The artist’s collaborators performed live in Brisbane, with footage streamed in real-time across the internet to be projected within a scenographic installation in Sheffield.
Presented simultaneously at Site Gallery, Sheffield and Powerhouse Centre for Live Art, Brisbane 2001
Commissioned two durational performances by Lisa Watts.
Converting Site Gallery’s upstairs studio into a ‘mini-gym’, the artist performed two works that interrogated notions of endurance, whilst blurring the boundary between athletic fitness and art. The first performance was enacted before a blind-folded audience, who listened to the artist working out on a stepping machine while reading a prepared text. The second performance involved the artist doing endless squat thrusts with the added intervention of a prosthetic third leg. The evening came to a close after the artist, who had been in training for months, finally collapsed in an exhausted heap.

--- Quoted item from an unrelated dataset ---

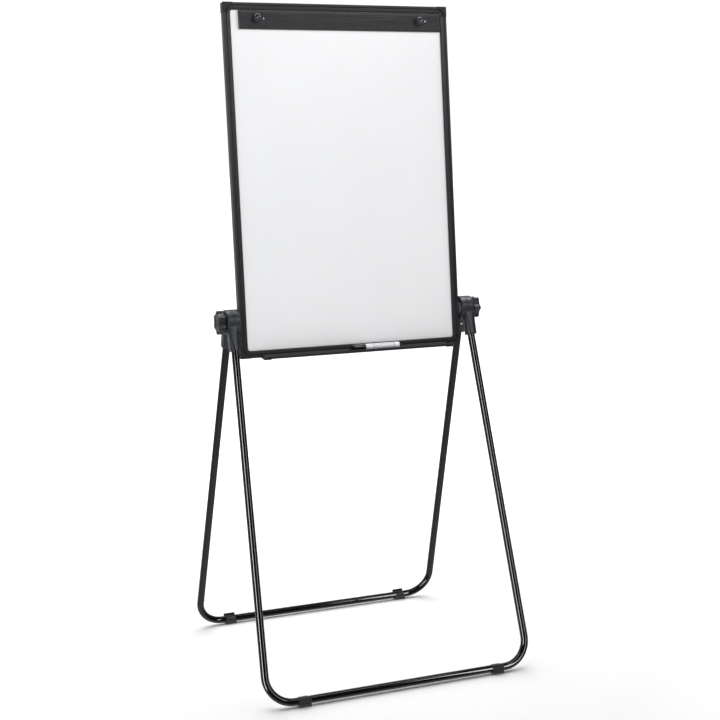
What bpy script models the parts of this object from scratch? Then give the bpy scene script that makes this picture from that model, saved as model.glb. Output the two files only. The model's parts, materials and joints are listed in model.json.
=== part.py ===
"""Folding presentation easel: a framed writing board on two U-shaped tube legs.

Units are metres, +Z is up, +X runs to the right of someone facing the board and -Y is the
front.  The origin lies on the floor, midway between the legs and under the hub axis.
Run it in Blender 4.5: every piece is built in the frame of the assembly it belongs to, and
that frame is an empty on the hub axis, about which the legs fold and the board turns.
"""
from math import asin, atan2, cos, degrees, hypot, pi, radians, sin

import bmesh
import bpy
from mathutils import Matrix, Vector

MM = 0.001
GAP = 0.3 * MM                      # free play between neighbouring pieces

# Driving dimensions
BOARD_WIDTH = 0.700
BOARD_HEIGHT = 1.0195
BOARD_DROP = 0.109                  # bottom edge of the board below the hub axis
BOARD_TILT = radians(5.1)           # the board leans back
HUB_HEIGHT = 1.0385
FOOT_SPREAD = 0.365                 # floor runs of the legs, ahead of and behind the axis
LEG_OFFSET = 17.5 * MM              # tube centre line, off the hub axis to its own side
LEG_X_HUB = BOARD_WIDTH / 2 + 25.5 * MM
LEG_X_FLOOR = BOARD_WIDTH / 2 + 56 * MM
TUBE_RADIUS = 11 * MM
TUBE_WALL = 1.2 * MM
TUBE_FLOOR_HEIGHT = 15 * MM
BEND_RADIUS = 78 * MM
ACCESSORY_SHIFT = 10 * MM           # clamp bar and tray sit this far right of the middle

HALF_WIDTH = BOARD_WIDTH / 2
BOARD_TOP = BOARD_HEIGHT - BOARD_DROP
LEG_DROP = HUB_HEIGHT - TUBE_FLOOR_HEIGHT
LEG_ANGLE = atan2(FOOT_SPREAD, LEG_DROP) - asin(LEG_OFFSET / hypot(FOOT_SPREAD, LEG_DROP))
LEG_LENGTH = (LEG_DROP + LEG_OFFSET * sin(LEG_ANGLE)) / cos(LEG_ANGLE)
FOLD_ANGLE = 2 * LEG_ANGLE          # the legs close until they are parallel

# Frame rails: section measured from the outer edge inwards, and from the mid-plane out
RAIL_FACE = 21.4 * MM
RAIL_HALF_DEPTH = 11 * MM
RAIL_LIP = 7.3 * MM
RAIL_GROOVE_END = 10.6 * MM
RAIL_GROOVE_DEPTH = 1.8 * MM
RAIL_INNER_SLOPE = 3.0 * MM
RAIL_EDGE = 1.2 * MM
CHAMBER_START = 1.8 * MM
CHAMBER_END = 10.6 * MM
CHAMBER_HALF_DEPTH = 8.5 * MM
SLOT_START = 12.4 * MM
SLOT_HALF_DEPTH = 4.4 * MM
CORNER_SIZE = 30 * MM
CORNER_PROUD = 0.5 * MM
CORNER_FILLET = 7 * MM
CORNER_ARC_CENTRE = 28 * MM
SPIGOT_END = 52 * MM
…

Co-commissioned by Site Gallery and the Pitchbend Festival, Sheffield 2001
Produced this performance by the live art duo Third Angel.
Live artists, Alex Kelley and Rachael Walton spent three months tracking down the thirty-four other children depicted in one of their old school photographs, to ask them what they’d been doing for the last twenty-four years. This process culminated in the presentation of a performance-lecture that combined their schoolmate’s stories, their own memories and a bunch of completely made-up stuff, in a hilarious exposé of bitter truths, reasonable conjecture and downright dirty lies.